▸ GIVEN TASK: Please quote every line word for word.
───── SOURCE DATA
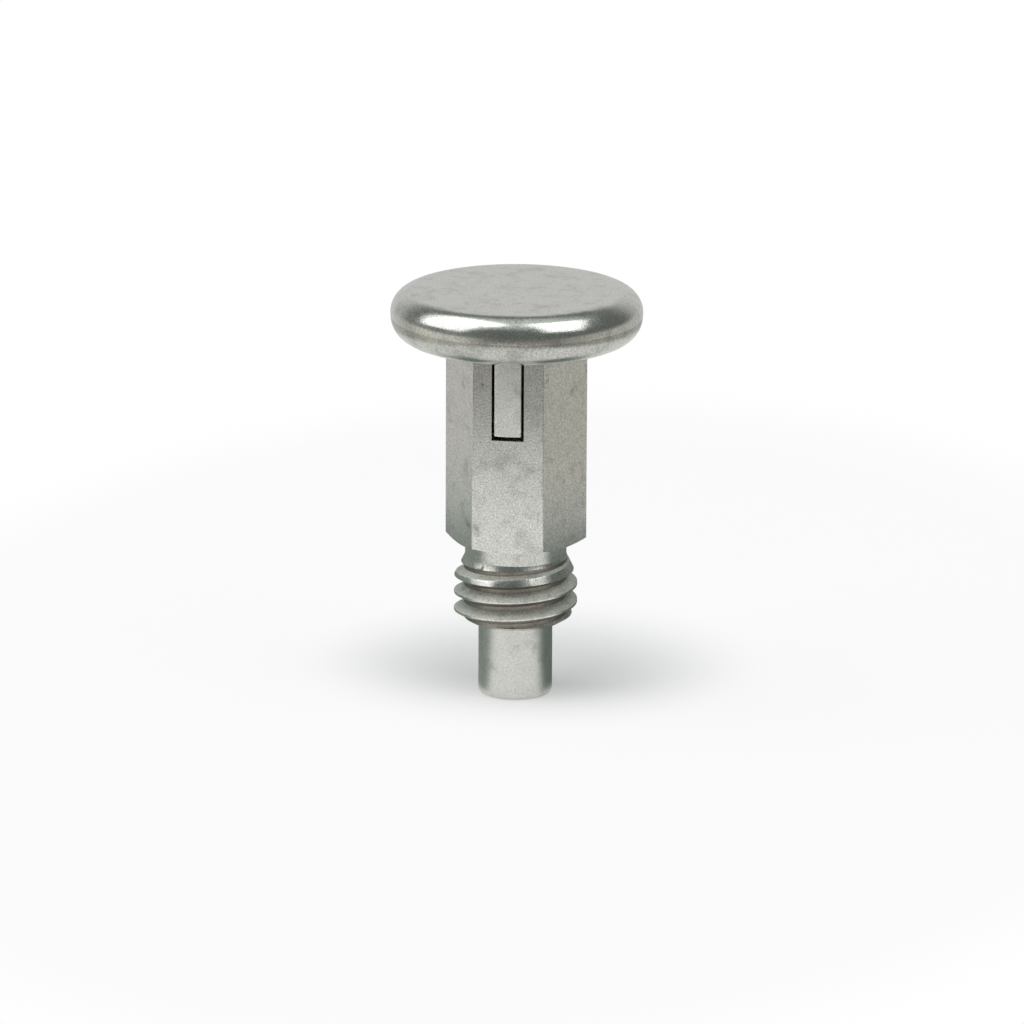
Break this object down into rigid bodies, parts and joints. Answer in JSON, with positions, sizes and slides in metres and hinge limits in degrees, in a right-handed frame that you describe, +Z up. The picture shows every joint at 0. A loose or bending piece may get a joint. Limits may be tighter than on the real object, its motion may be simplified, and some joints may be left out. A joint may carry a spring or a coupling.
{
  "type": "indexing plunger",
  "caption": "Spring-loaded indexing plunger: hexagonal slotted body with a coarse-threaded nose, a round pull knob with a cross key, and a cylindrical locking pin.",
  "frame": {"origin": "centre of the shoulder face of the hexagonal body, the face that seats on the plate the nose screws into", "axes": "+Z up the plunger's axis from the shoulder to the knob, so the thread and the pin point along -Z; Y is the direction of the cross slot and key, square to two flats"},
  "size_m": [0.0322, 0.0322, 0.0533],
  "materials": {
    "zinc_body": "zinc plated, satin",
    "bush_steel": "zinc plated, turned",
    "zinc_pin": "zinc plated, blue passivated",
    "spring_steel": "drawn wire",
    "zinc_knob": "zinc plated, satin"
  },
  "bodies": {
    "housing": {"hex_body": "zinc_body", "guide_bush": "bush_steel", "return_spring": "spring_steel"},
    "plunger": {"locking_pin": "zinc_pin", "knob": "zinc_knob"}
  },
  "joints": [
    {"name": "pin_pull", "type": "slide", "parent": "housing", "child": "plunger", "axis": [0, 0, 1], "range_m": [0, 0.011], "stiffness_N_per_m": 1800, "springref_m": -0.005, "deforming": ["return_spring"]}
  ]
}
──────────
▸ ANSWER BELOW:
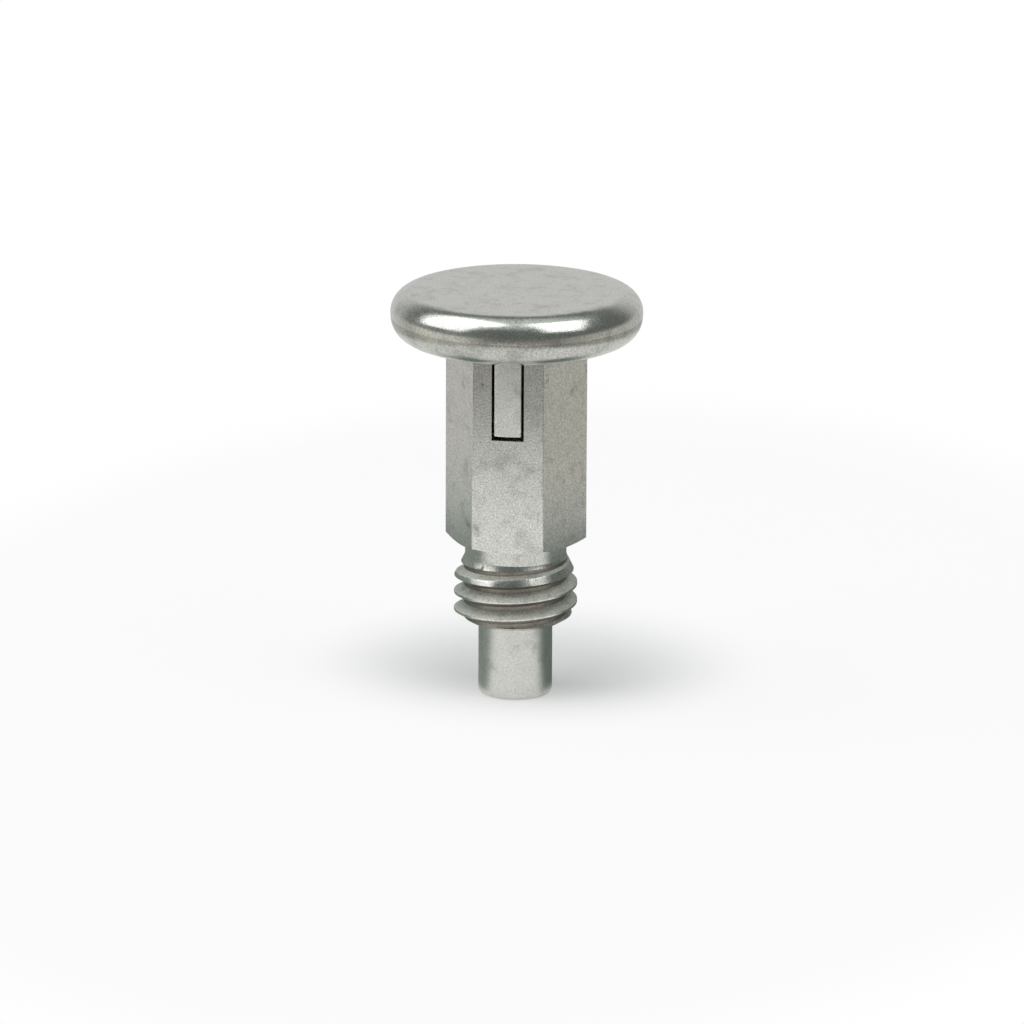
Break this object down into rigid bodies, parts and joints. Answer in JSON, with positions, sizes and slides in metres and hinge limits in degrees, in a right-handed frame that you describe, +Z up. The picture shows every joint at 0. A loose or bending piece may get a joint. Limits may be tighter than on the real object, its motion may be simplified, and some joints may be left out. A joint may carry a spring or a coupling.
{
  "type": "indexing plunger",
  "caption": "Spring-loaded indexing plunger: hexagonal slotted body with a coarse-threaded nose, a round pull knob with a cross key, and a cylindrical locking pin.",
  "frame": {"origin": "centre of the shoulder face of the hexagonal body, the face that seats on the plate the nose screws into", "axes": "+Z up the plunger's axis from the shoulder to the knob, so the thread and the pin point along -Z; Y is the direction of the cross slot and key, square to two flats"},
  "size_m": [0.0322, 0.0322, 0.0533],
  "materials": {
    "zinc_body": "zinc plated, satin",
    "bush_steel": "zinc plated, turned",
    "zinc_pin": "zinc plated, blue passivated",
    "spring_steel": "drawn wire",
    "zinc_knob": "zinc plated, satin"
  },
  "bodies": {
    "housing": {"hex_body": "zinc_body", "guide_bush": "bush_steel", "return_spring": "spring_steel"},
    "plunger": {"locking_pin": "zinc_pin", "knob": "zinc_knob"}
  },
  "joints": [
    {"name": "pin_pull", "type": "slide", "parent": "housing", "child": "plunger", "axis": [0, 0, 1], "range_m": [0, 0.011], "stiffness_N_per_m": 1800, "springref_m": -0.005, "deforming": ["return_spring"]}
  ]
}